AİHM’nin bu kararından sonra, Türkiye, Türk vatandaşlarını AİHM’ye gitmelerini önlemek ve sorunu içerde çözmek amacıyla 2004’te bir yasa çıkartıyor.

Terör ve Terörle Mücadeleden Doğan Zararların Karşılanması Hakkında Kanun, bu gibi başvurularda tazminatın miktarını ve koşullarının belirlenmesini öngörüyor.

Yasaya göre, Zarar Tespit Komisyonları kuruluyor. Anılan komisyonlar kanıt ve belge istiyor. Olayın tutanağını istiyor. Yani, köy yakılmışsa, bunun tutanağı gibi!.. Bunun tutanağı olabilir mi?..

Bu gibi durumlarda, bu yasa pratikte pek işlemiyor. Bunun üzerine, Dışişleri Bakanlığı’nda bir toplantı yapılıyor.

GÜNEYDOĞU’YA GENELGE

Bakanlıktaki toplantıda alınan kararlar Genelkurmay Başkanlığı, İçişleri, Adalet ve Maliye Bakanlıkları’na gönderiliyor. Kararları İçişleri Bakanlığı bir genelgeye dönüştürerek Güneydoğu’da ilgili yerlere gönderiyor.

Genelgeye göre, ‘Zarar Tespit Komisyonları’nın belirleyecekleri tazminat miktarını AİHM’ye anlatabilecek miktarda olması’ isteniyor.
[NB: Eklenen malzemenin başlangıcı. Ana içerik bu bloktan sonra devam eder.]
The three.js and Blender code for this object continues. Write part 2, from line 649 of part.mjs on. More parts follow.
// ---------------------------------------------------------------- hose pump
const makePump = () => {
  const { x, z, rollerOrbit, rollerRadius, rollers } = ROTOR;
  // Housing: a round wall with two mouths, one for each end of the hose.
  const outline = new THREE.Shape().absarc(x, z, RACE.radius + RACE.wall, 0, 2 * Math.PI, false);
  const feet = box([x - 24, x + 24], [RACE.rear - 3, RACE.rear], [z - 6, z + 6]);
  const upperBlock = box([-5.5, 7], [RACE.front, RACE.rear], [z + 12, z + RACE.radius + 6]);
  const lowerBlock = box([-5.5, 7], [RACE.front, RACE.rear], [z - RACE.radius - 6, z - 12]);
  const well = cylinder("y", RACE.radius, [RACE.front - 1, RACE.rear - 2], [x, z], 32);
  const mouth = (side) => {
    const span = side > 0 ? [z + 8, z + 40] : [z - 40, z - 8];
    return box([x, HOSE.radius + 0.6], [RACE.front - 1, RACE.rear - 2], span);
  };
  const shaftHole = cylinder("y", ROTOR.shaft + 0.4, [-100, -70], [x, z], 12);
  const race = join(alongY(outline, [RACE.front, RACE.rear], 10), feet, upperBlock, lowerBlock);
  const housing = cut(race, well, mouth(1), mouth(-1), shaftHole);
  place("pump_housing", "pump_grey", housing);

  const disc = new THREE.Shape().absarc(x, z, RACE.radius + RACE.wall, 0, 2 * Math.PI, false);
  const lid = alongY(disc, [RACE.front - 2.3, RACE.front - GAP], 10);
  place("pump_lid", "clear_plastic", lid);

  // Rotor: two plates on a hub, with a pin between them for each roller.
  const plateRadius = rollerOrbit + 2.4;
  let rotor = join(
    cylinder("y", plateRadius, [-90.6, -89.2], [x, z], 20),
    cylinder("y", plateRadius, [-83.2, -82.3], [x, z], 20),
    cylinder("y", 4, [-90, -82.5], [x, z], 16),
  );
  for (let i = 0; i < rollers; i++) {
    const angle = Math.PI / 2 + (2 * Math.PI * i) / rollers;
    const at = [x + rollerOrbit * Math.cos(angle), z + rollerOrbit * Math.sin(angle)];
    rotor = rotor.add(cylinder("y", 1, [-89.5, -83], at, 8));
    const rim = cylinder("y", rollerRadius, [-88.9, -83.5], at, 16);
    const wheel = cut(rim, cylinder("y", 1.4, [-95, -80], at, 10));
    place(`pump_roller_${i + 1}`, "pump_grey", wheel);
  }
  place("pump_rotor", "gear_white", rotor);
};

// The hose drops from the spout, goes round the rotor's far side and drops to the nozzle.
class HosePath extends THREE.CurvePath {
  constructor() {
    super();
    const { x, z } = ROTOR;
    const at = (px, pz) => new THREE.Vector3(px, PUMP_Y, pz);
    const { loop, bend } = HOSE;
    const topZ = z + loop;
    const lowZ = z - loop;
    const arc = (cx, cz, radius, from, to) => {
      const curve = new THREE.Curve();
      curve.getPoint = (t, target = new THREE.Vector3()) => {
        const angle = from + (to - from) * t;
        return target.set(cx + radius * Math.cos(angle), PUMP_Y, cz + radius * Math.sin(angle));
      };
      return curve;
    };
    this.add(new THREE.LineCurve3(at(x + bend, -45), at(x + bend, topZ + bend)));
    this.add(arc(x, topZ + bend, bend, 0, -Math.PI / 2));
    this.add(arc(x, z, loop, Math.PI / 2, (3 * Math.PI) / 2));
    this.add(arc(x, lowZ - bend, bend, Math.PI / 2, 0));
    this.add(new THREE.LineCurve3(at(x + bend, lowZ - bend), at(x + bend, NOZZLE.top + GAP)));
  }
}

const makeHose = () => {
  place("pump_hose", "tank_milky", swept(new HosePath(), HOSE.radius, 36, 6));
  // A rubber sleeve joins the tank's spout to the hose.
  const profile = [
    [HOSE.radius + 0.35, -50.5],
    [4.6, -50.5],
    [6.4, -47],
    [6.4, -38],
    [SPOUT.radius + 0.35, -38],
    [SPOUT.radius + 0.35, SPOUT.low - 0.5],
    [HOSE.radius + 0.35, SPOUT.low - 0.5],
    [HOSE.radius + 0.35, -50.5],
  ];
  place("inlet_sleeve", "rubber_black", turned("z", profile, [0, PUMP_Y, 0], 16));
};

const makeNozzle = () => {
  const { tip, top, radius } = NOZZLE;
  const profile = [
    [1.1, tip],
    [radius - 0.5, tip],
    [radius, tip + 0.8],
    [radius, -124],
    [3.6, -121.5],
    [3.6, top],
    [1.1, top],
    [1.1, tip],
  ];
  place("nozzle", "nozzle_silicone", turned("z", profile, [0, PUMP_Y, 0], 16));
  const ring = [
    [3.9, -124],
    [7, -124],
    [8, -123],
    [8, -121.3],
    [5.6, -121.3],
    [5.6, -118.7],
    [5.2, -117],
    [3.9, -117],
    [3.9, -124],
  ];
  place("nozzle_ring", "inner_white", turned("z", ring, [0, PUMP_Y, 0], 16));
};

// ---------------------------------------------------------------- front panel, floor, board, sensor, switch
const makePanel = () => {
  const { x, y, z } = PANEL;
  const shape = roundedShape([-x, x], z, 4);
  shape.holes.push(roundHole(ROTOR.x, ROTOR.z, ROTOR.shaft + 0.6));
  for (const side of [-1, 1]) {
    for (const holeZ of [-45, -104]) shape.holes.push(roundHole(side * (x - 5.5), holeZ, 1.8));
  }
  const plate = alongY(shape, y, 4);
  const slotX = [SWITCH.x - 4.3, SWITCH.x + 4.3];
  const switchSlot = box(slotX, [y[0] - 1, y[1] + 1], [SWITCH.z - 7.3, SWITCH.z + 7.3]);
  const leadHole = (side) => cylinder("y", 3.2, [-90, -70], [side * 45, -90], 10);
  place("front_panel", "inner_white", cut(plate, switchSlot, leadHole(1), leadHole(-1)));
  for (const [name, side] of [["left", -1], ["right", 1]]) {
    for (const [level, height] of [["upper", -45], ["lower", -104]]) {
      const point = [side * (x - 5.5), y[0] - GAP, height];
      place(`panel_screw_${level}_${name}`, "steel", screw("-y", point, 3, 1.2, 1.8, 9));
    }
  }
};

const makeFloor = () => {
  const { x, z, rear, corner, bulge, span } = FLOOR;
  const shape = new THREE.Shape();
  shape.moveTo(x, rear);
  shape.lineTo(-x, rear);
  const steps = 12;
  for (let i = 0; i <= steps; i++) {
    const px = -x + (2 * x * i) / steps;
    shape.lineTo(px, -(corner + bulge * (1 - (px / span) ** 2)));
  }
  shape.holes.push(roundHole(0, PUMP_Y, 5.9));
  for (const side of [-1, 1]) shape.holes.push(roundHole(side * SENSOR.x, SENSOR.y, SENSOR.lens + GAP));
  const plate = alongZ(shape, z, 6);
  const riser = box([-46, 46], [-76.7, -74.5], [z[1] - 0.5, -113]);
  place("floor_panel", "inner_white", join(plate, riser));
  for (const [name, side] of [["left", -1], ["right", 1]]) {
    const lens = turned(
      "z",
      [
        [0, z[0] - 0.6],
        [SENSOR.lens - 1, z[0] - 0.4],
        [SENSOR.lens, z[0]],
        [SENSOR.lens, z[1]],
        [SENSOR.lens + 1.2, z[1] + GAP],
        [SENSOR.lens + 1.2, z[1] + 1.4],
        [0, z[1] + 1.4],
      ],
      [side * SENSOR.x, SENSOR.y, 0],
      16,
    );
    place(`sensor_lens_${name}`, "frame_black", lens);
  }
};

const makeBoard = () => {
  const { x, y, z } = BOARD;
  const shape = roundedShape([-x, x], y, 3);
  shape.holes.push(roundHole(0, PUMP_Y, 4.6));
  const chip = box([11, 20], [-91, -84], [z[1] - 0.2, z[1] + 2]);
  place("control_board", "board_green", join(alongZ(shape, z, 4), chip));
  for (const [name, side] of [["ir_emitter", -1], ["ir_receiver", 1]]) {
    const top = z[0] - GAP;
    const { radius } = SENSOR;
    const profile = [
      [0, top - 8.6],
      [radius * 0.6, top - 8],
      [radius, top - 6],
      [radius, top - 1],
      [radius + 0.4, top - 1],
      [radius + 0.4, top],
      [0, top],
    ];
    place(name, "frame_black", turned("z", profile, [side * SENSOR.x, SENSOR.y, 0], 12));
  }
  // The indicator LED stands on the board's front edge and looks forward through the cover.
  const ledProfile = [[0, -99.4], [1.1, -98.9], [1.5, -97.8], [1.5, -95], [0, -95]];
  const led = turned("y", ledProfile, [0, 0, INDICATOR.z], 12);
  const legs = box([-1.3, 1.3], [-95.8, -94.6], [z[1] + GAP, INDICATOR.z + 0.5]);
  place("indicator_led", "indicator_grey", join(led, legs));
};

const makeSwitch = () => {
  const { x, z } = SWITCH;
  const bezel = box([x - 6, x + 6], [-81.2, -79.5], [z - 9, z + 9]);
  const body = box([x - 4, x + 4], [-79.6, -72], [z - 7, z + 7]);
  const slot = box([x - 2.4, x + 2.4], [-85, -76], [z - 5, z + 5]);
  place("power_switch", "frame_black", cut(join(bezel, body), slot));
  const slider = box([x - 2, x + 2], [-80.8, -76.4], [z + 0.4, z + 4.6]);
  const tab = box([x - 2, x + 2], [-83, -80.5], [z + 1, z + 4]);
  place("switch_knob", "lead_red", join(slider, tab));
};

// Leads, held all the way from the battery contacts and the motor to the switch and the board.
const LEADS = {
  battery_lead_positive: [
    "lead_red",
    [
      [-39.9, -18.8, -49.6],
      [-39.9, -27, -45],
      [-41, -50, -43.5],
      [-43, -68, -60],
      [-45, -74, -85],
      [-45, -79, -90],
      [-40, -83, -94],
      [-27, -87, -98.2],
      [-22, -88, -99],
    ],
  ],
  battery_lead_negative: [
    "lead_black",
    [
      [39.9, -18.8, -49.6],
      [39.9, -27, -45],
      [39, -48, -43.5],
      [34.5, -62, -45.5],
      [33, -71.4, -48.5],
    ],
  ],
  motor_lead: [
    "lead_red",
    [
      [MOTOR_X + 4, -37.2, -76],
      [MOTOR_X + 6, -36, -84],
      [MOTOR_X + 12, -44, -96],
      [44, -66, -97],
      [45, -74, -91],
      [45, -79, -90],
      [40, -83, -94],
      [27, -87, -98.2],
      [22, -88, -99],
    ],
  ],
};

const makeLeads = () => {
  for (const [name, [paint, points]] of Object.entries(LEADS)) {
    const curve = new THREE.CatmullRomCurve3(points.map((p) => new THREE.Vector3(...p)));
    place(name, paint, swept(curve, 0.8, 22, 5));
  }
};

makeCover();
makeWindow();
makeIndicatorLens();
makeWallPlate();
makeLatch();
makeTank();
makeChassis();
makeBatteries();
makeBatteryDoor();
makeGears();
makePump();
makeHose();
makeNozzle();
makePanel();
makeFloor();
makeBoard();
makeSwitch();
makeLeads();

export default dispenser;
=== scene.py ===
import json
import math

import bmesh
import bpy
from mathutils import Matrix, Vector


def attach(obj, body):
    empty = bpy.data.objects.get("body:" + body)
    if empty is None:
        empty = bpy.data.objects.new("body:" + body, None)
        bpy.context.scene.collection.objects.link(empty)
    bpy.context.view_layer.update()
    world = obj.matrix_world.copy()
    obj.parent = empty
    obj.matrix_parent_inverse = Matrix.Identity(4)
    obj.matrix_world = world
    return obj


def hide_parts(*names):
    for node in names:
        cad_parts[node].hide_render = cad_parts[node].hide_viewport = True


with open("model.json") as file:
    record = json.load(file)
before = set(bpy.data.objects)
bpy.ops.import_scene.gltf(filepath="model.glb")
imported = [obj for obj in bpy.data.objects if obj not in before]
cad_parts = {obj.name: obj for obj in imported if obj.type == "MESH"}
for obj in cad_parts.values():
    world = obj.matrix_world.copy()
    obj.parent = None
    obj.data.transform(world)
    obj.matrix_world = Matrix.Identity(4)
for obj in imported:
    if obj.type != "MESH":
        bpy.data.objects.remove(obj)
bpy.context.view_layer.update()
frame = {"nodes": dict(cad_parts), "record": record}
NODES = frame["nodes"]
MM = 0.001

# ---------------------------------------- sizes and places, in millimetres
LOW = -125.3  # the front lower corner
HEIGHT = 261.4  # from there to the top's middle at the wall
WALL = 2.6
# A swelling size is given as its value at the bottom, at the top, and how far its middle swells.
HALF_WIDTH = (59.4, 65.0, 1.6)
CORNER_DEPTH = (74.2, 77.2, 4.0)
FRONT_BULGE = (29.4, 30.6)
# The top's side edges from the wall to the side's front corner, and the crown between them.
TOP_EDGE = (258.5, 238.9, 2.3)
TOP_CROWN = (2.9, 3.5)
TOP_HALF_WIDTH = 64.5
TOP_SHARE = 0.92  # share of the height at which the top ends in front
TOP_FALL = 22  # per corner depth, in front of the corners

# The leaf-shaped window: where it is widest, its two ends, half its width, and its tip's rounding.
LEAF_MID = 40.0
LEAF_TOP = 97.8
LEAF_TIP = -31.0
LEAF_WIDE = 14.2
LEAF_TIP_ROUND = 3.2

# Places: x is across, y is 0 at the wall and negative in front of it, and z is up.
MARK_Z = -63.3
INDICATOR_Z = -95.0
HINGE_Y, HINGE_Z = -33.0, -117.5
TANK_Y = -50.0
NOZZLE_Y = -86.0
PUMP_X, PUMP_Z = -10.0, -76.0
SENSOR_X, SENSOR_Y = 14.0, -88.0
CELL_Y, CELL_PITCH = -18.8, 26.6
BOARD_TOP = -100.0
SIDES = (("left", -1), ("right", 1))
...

Yani, komisyonların belirleyeceği miktarların AİHM’nin belirlediği tazminat miktarına yakın olması isteniyor.

Genelgede buna gerekçe olarak şu gösteriliyor:

‘Komisyonların belirleyeceği tazminat miktarı ile tatmin olmayanların, AİHM’ye başvurarak daha yüksek meblağlar elde etmeleri olasılığı ve bu olasılıkla AİHM’nin söz konusu komisyonları etkin olmadıklarını varsayacağı göz önünde bulundurularak, belirlenecek miktarlar için asgari ölçülere sadık kalmak yerine, AİHM’nin önünde bekleyen başvuruların Zarar Tespit Komisyonları’na yönlendirilmesindeki kamu yararı gözetilerek, taleplere olabildiğince esnek yaklaşılmasında yarar görülmektedir’

YÜZ MİLYAR-BİR TRİLYON

Yasanın işleyişinde Zarar Tespit Komisyonları’nın yanı sıra, bilirkişilerin de raporlarına dayanılıyor.

Bu yasanın çıkmasından sonra, Türkiye’nin de kendi sorununu kendi içinde çözmek istediğini hedeflemesi üzerine, konu Güneydoğu’da yaşayan yurttaşlara yansıyor.

Böylece yaklaşık 3 bin 500 köy ve diğer olaylarla birlikte, yaklaşık 50 bin kişi mahkemelere dava açmaya başlıyor. Şu anda sadece Diyarbakır il merkezinde 10 bin başvuru bulunuyor.

Açılan davalar, türüne göre, yüz milyar TL ile bir trilyon TL arasında tazminat talepleri içeriyor.

Burada iki nokta var. İlki Türkiye’nin, AİHM’ye gitmeden, tazminat ödemek için bile olsa, kendi yurttaşlarına kucak açması, bu olumlu bir gelişme.

Yaşanan acılar malum. Ancak, açılan davalarda istenen tazminat miktarlarının ölçüyü aşmaması gerek!..

Güneydoğu’daki son ve en ilginç gelişmelerden birisi bu.

Yezidiler dönüyor

SÜRYANİLER’den sonra, bir zamanlar Güneydoğu’nun çeşitli ilçe ve köylerinde yaşayan, Yezidiler de köylerine dönmeye başlıyor.

İdil’e dönen Süryaniler evlerini yeniden düzenliyor, kendilerine ait topraklarda tarımla uğraşmaya başlıyor. Şimdi Yezidiler de İdil’in mağara köyüne dönüyor. 1987-1992 yılları arasında mağara köyünde yaşayan Yezidiler, terör nedeniyle köyü terk ediyor ve Almanya’ya yerleşiyor. Güneydoğu’da şimdi hayat normale dönünce, Süryaniler gibi onlar da köylerine dönüyor.

Yezidiler şeytana tapıyor. Mağara köyünde tapınakları var. Aynı zamanda geniş arazileri bulunuyor. Bugünlerde yeniden eski köylerine yerleşmeye başlıyor.